En 1991, el gobierno estadounidense había aprendido la lección. Así que cuando la nueva oleada de refugiados salió de Haití —en medio de la preparación de unas elecciones presidenciales en Estados Unidos— la OTAN ofrecía una solución conveniente para George H. W. Bush, potencialmente fuera del alcance de los tribunales estadounidenses. Estados Unidos detuvo a casi 37000 haitianos en tiendas de campaña improvisadas, mientras las autoridades elegían a quiénes concedían audiencias de asilo, a quiénes deportaban sin audiencia y a quiénes dejaban en el purgatorio legal. La mayoría de las personas de este último grupo eran refugiados seropositivos puestos en cuarentena en sus propios campamentos, con derecho a asilo político pero con la prohibición de entrar en Estados Unidos. A algunos refugiados seropositivos se les dijo que no podían salir de GTMO hasta que se encontrara una cura.

Una vez más, los refugiados haitianos desafiaron su tratamiento. Las protestas dieron lugar a prolongadas batallas legales y el caso llegó hasta el Tribunal Supremo. Durante su campaña presidencial, Bill Clinton había prometido poner fin a la detención indefinida de los refugiados, lo que llevó a muchos a creer que dejaría que se mantuviera una sentencia de un tribunal inferior a favor de los refugiados. Pero en la semana anterior a su toma de posesión, Clinton cambió su posición.

En una decisión de 8 a 1 en el caso Sale contra el Consejo de Centros Haitianos, el Tribunal Supremo se puso del lado del gobierno de Estados Unidos, señalando que las leyes pertinentes que rigen a los refugiados y la inmigración no estaban destinadas a la «aplicación extraterritorial»; al parecer, la GTMO no era territorio estadounidense después de todo.

La sentencia no impidió la entrada de otra oleada de refugiados haitianos en 1994, a la que se sumaron cubanos que aprovecharon la relajación de las restricciones migratorias impuestas por Castro. El gobierno estadounidense volvió a retener a los refugiados en Guantánamo, esta vez con los precedentes de su lado. Cuando se materializaron las impugnaciones legales, el Tribunal de Apelaciones respaldó al gobierno. Mientras que a los cubanos se les permitió seguir viviendo en EE.UU. (a los inmigrantes de la nación insular se les concede asilo casi automáticamente), los haitianos fueron expulsados a la fuerza.

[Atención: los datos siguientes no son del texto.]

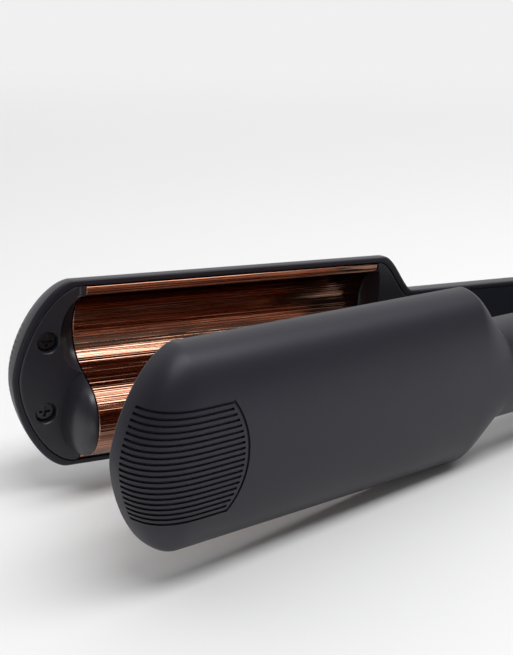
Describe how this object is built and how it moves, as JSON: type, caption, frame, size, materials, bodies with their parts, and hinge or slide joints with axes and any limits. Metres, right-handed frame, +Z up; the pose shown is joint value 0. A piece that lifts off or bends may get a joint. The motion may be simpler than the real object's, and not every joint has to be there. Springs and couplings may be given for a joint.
{
  "type": "hair waver",
  "caption": "Deep-wave hair waver with two hinged arms, nesting S-shaped copper plates and a matt charcoal shell with a grooved grip patch.",
  "frame": {"origin": "centre of the whole waver's box, on the surface it rests on", "axes": "+X from the tips towards the cord end along the middle between the arms, +Y towards the rear arm that carries the controls, +Z up along the hinge axis"},
  "size_m": [0.3436, 0.0884, 0.06],
  "materials": {
    "shell": "matt soft-touch charcoal",
    "plate": "mirror-polished copper-tone coating",
    "cover": "satin black heat-resistant plastic",
    "handle_face": "gloss black",
    "screw": "black oxide",
    "spreader": "machined",
    "heater": "film-wrapped heater pack",
    "clamp": "spring steel",
    "insulator": "mica sheet",
    "sensor": "glass bead",
    "fuse": "metal case",
    "wire": "silicone sleeve",
    "tail": "matt soft-touch charcoal",
    "cap": "gloss black",
    "pin": "ground steel",
    "bush": "sintered bronze",
    "bracket": "die-cast",
    "gland": "satin black",
    "contact": "plated contact",
    "board": "laminate with green mask",
    "switch": "moulded switch",
    "button": "gloss black",
    "window": "smoked translucent plastic",
    "lamp": "diffused lamp"
  },
  "bodies": {
    "rear_arm": {"rear_outer_shell": "shell", "rear_wave_plate": "plate", "rear_tip_cover": "cover", "rear_neck_cover": "cover", "rear_handle_cover": "handle_face", "rear_tip_screws": "screw", "rear_neck_screws": "screw", "rear_handle_screws": "screw", "rear_heat_spreader": "spreader", "rear_heater": "heater", "rear_heater_clamp": "clamp", "rear_insulator": "insulator", "rear_thermistor": "sensor", "rear_thermal_fuse": "fuse", "rear_lead_wires": "wire", "rear_hinge_screws": "screw", "tail_upper": "tail", "tail_lower": "tail", "tail_screw": "screw", "hinge_pin": "pin", "hinge_cap_upper": "cap", "hinge_cap_lower": "cap", "contact_brushes": "contact", "control_board": "board", "board_screws": "screw", "tact_switches": "switch", "indicator_window": "window", "indicator_lamps": "lamp", "power_wires": "wire"},
    "front_arm": {"front_outer_shell": "shell", "front_wave_plate": "plate", "front_tip_cover": "cover", "front_neck_cover": "cover", "front_handle_cover": "handle_face", "front_tip_screws": "screw", "front_neck_screws": "screw", "front_handle_screws": "screw", "front_heat_spreader": "spreader", "front_heater": "heater", "front_heater_clamp": "clamp", "front_insulator": "insulator", "front_thermistor": "sensor", "front_thermal_fuse": "fuse", "front_lead_wires": "wire", "front_hinge_screws": "screw", "hinge_bracket": "bracket", "hinge_bush": "bush", "hinge_spring": "clamp"},
    "swivel": {"swivel_gland": "gland", "slip_rings": "contact"},
    "power_key": {"power_button": "button"},
    "plus_key": {"plus_button": "button"},
    "minus_key": {"minus_button": "button"}
  },
  "joints": [
    {"name": "arm_hinge", "type": "hinge", "parent": "rear_arm", "child": "front_arm", "pos_m": [0.1266, 0, 0.03], "axis": [0, 0, -1], "range_deg": [0, 10.5], "stiffness_Nm_per_rad": 1.5, "springref_deg": -8.59},
    {"name": "cord_swivel", "type": "hinge", "parent": "rear_arm", "child": "swivel", "pos_m": [0.1505, -0.00213, 0.03], "axis": [0.996, -0.0889, 0], "continuous": true},
    {"name": "power_press", "type": "slide", "parent": "rear_arm", "child": "power_key", "axis": [0.0889, 0.996, 0], "range_m": [0, 0.0007], "stiffness_N_per_m": 800, "springref_m": -0.0005},
    {"name": "plus_press", "type": "slide", "parent": "rear_arm", "child": "plus_key", "axis": [0.0889, 0.996, 0], "range_m": [0, 0.0007], "stiffness_N_per_m": 800, "springref_m": -0.0005},
    {"name": "minus_press", "type": "slide", "parent": "rear_arm", "child": "minus_key", "axis": [0.0889, 0.996, 0], "range_m": [0, 0.0007], "stiffness_N_per_m": 800, "springref_m": -0.0005}
  ]
}
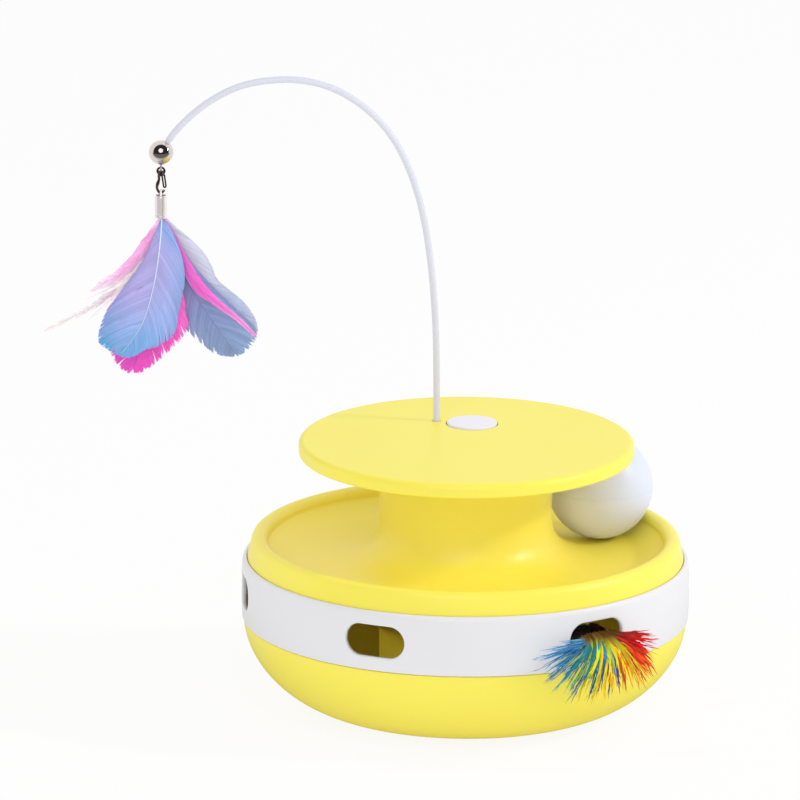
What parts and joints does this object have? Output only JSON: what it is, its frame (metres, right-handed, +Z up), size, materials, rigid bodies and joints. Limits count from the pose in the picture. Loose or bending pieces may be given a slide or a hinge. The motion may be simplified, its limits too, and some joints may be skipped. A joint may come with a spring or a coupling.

En sus observaciones finales, el Tribunal de Apelación pidió una respuesta humanitaria para ayudar a los refugiados retenidos en GTMO, aunque declaró «que estos migrantes carecen de derechos legales reconocibles en los tribunales de Estados Unidos». Siete años después, en los primeros meses de su guerra contra el terrorismo, la segunda administración Bush utilizó esta lógica jurisprudencial para transformar la base en un componente crucial de su campaña global.

Una oportunidad perdida

Los primeros detenidos, carentes de toda protección constitucional, llegaron a GTMO en enero de 2002. Los veinte años siguientes han sido testigos de la detención y la tortura de 780 personas, de las protestas de los detenidos y de otras personas, y de la aplicación a regañadientes de los tribunales militares, que ahora supervisan los cargos contra doce de los detenidos actuales. Otros catorce no han sido autorizados para un traslado, pero nunca han sido acusados de un delito. Nueve personas han muerto bajo custodia allí.

El candidato Obama se mostró indignado ante este horror de la era Bush y prometió cerrarlo. Pero dio pocos indicios de querer renunciar a la base, poner fin a la detención indefinida de «combatientes enemigos» o desmantelar el todavía extenso imperio de Estados Unidos. Y así, hoy, dos presidentes después, la Bahía sigue suspendida entre países, entre la Guerra Fría y la guerra contra el terrorismo, entre la presencia del imperio y la posibilidad de algo mejor.